Kitchen Tips: How to clean your kumkum (electric kettle)

By | November 8, 2012

Before I got married, a friend gave me an all-important piece of advice. Not about maintaining good communication, not about giving to your spouse, not about continuing to go out on dates…

It was about how to clean a kumkum. (Translation: electric kettle — here in Israel, we call this thing a kumkum, and it’s feeling really pompous to call it anything but.)

I {heart}, {heart}, {heart} my kumkum. Why boil water on the stove when you can do it in, like, 60 seconds in the kumkum? Major major time-saver.

But like anything else, it gets dirty. See that stuff on the bottom? That’s your cue that it’s time for a cleaning.

And all you need is some of this magical stuff. They sell it next to the spices in our grocery.

Yeah, that’s right, it’s even kosher for Pesach! Thanks, Badatz.

So you put some water up to boil with a spoonful or two of citric acid. Once it’s done, you pour it out, boil water once more to flush out any remaining acid bits, and presto:

Your kumkum is squeaky clean once again.

How often you need to clean the thing will depend on how often you use it. I use ours for e-v-e-r-y-t-h-i-n-g and I generally only have to clean it once a week. Sometimes maybe a bit more often, every five days? Something like that.

But does everyone already know about this? Please, someone make my day and tell me you can’t believe you never knew how easy it was to clean your kettle…

One year ago: White lasagna with mushrooms


M on November 8, 2012 at 12:42 pm.

Oooh! Me, me! *I* never knew about this! I hear that you need to use 1:1 ratio of water: vinegar, which is like half a bottle of vinegar, which is why my kumkum hasn’t been cleaned since ….oh, Nisan or so. So thanks!

(Although I did know that running citric acid through your washing machine is supposed to prevent mineral buildup. Don’t ask me why I never made the connection.)


Rena on November 8, 2012 at 12:49 pm.

Oh i’m going to try that! Ive heard vinegar helps and ive done it before. It does work, but not perfectly, plus you need to use a lot of vinegar. I plan on trying this out asap!! Thanks!


Malka on November 8, 2012 at 8:23 pm.

Pretty clever , I usually squeeze a few lemons and boil it.


johanna on November 8, 2012 at 11:05 pm.

lemon is citric acid–cheaper, organic and kosher :)
vinegar also works, but is weaker if diluted..
these can be used for cleaning any kettle or appliance, or sink :)
soaking/letting them sit for a few hours helps too-


Yiska Ben Avraham on November 10, 2012 at 8:48 pm.

I always wondered what people used that for. Thank you!


elana on November 11, 2012 at 12:23 am.

hooray-no more white piecey things!


Victoria (Itsy Bitsy Balebusta) on November 11, 2012 at 6:31 am.
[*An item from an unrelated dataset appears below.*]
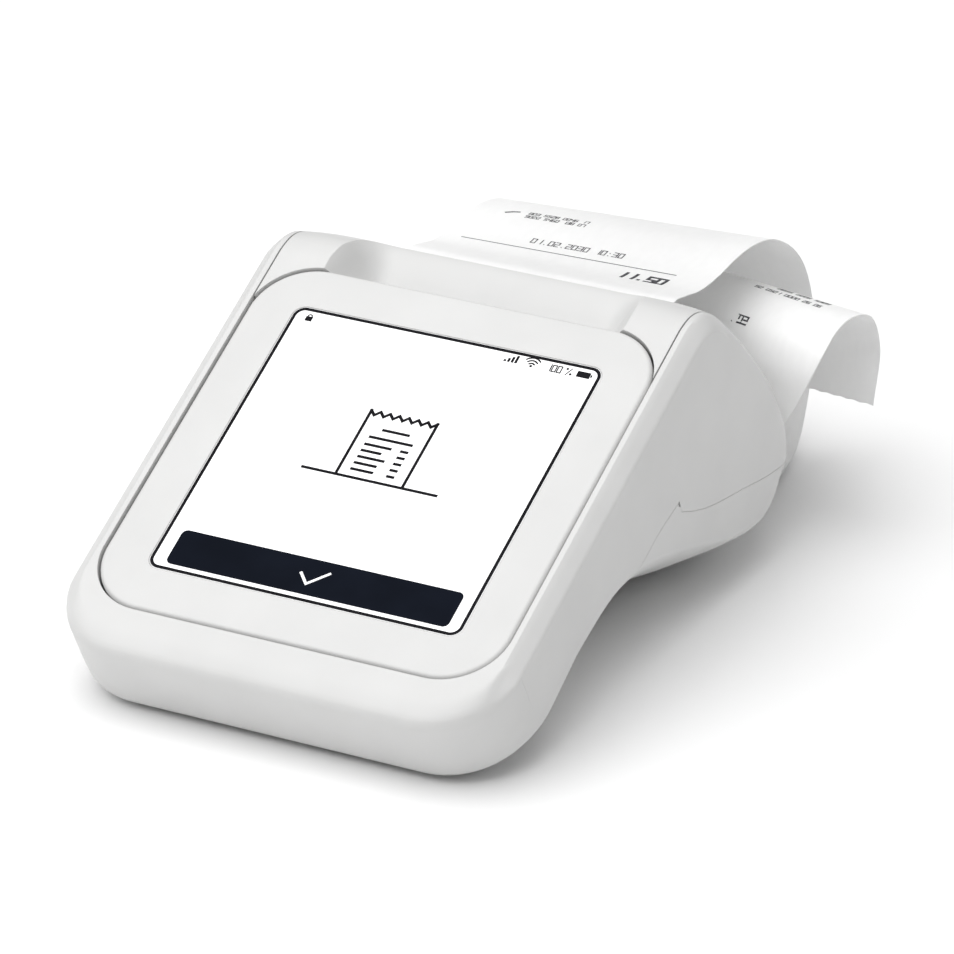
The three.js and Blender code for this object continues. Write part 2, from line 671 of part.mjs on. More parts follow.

I never really figured out how to clean that! This is such a useful and helpful tip! (Is it weird that I want to go and wash my kettle out right now?!) Thanks so much!


Devora on November 12, 2012 at 3:52 pm.

I just use straight vinegar in. Poor some in, go to work, come home and rinse!


Rena on November 13, 2012 at 3:08 pm.

i did this yesterday and it worked amazingly!!!!! thanks!


Abigail on January 5, 2014 at 1:00 pm.

Citric Acid is my new best friend. Thanks Tali for this great tip!


Nava on May 13, 2014 at 6:45 am.

I had no idea! I’ve always used vinegar and this seems much easier!! Thank you!


FS on April 26, 2015 at 8:54 pm.

I can’t believe I never knew how easy it was to clean my kumkum!!